The world is in the midst of one of the largest humanitarian crises of the modern era, with the devastation wrought by conflict, climate change and economic hardship fuelling unprecedented levels of suffering.

Nearly one out of every five children is either living in conflict or fleeing from it. The number of people suffering acute food shortages caused mainly by climate-related disasters has doubled in the space of a year. The displacement crisis is now worse than any we have seen this century.

And today’s conflicts are more intense than ever. In just two months, 17,000 civilians have reportedly been killed in Gaza, the majority of them women and children.

In the face of all of this, humanitarians around the world have continued to display astonishing levels of sacrifice, resolve and courage as they strive to reach people in their darkest hour.

This year, thanks to the generous contributions of donors, the humanitarian community helped 128 million people with some form of assistance. This is a sign that efforts to strengthen humanitarian action are working.

We are now more efficient, effective and accountable. We have devolved more power to frontline responders. And we’re getting better at anticipating threats so that people can prepare for disaster before it strikes. Yet despite these herculean efforts, millions were not reached.

Donor funding this year fell far short of needs. Indeed, 2023 will be the first year since the global recession that finance for humanitarian emergencies is lower than the previous year.

As a result, humanitarian agencies have had to make increasingly painful decisions, cutting life-saving food, water and health programming, with devastating results for so many.

•    In Afghanistan, a country in the grips of famine, we have had to cut food deliveries to 10 million people.

•    In places like Myanmar and Haiti, we have had to stop the construction of emergency shelters, which left almost a million people without a place to live, exposed to extreme weather and natural disasters.

•    In Nigeria, we could only reach 2 per cent of women in urgent need of sexual and reproductive health services and gender-based violence prevention.

We cannot allow this trend to continue into next year.

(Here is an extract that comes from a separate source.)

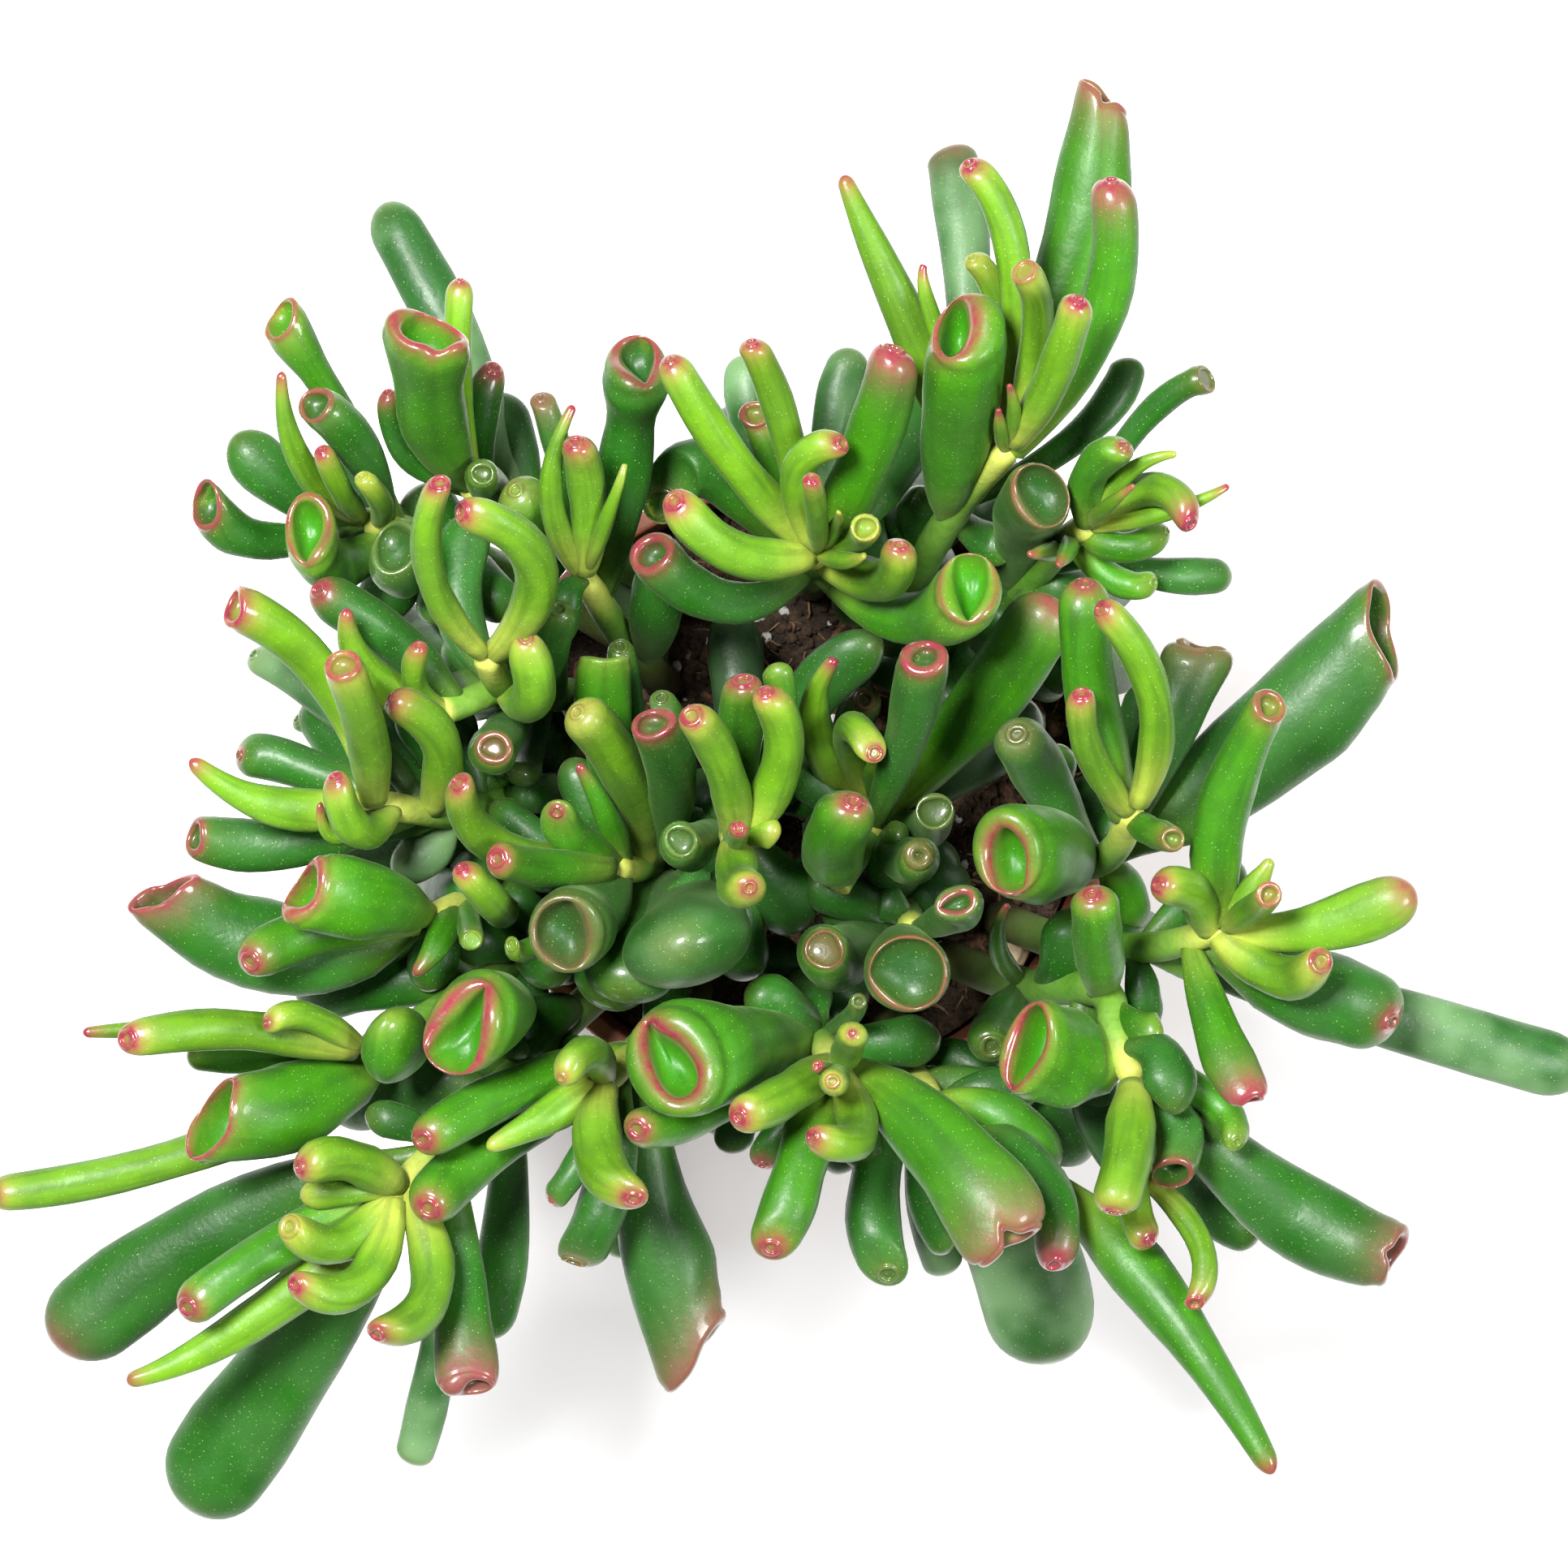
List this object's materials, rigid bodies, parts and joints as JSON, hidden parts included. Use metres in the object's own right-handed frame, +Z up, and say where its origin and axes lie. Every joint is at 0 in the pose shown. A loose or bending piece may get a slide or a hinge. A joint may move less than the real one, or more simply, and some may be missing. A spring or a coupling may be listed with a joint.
{
  "type": "potted hobbit jade",
  "caption": "Bushy succulent with fleshy tubular leaves that end in cupped red-rimmed tips, standing in soil in a plain round nursery pot.",
  "frame": {"origin": "middle of the pot's flat bottom, on the surface that it stands on", "axes": "+Z up along the pot's axis, +Y towards the top of the picture, +X to its right"},
  "size_m": [0.25, 0.2246, 0.1933],
  "materials": {
    "pot": "moulded, matt terracotta brown",
    "soil": "loose dark peat with bark fibres",
    "leaf": "waxy, smooth, green with red rims"
  },
  "bodies": {
    "root": {"pot": "pot", "soil": "soil", "shoot_north": "leaf", "shoot_north_east": "leaf", "shoot_east_north": "leaf", "shoot_east": "leaf", "shoot_east_low": "leaf", "shoot_south_east": "leaf", "shoot_south_right": "leaf", "shoot_middle_right": "leaf", "shoot_middle": "leaf", "shoot_centre": "leaf", "shoot_middle_left": "leaf", "shoot_north_left": "leaf", "shoot_north_west_inner": "leaf", "shoot_north_west": "leaf", "shoot_west_crown": "leaf", "shoot_west": "leaf", "shoot_west_mid": "leaf", "shoot_west_low": "leaf", "shoot_south_west": "leaf", "shoot_south_left": "leaf", "shoot_south": "leaf"}
  },
  "joints": []
}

That’s why today – on behalf of more than 1,900 humanitarian partners, the majority of them local and national NGOs – we are urging donors to fully fund our appeal for US$46.4 billion.

This money will provide a lifeline to 181 million people in 72 countries – men, women and children whose lives have been shattered by war, climate change, economic hardship and other disasters.

Although the amount we’re asking for is less than last year, this does not mean the global humanitarian situation has improved. It means we have had to focus our efforts on the people who face the greatest threat to their lives.

Faced with cuts, we have had to get creative, working tirelessly to prepare robust, evidence-based appeals, anchored in in-depth analyses. Thanks to this work, we know exactly what needs to be done.

First, more support than ever will need to be channelled through local and national partners to ensure that humanitarian action is truly grounded in people’s priorities. In Mozambique, I met women going door to door to speak with survivors of the world’s most powerful cyclone. These women understood the needs on the ground and were able to respond with speed and flexibility to ever shifting priorities. We must do even more to empower groups like this.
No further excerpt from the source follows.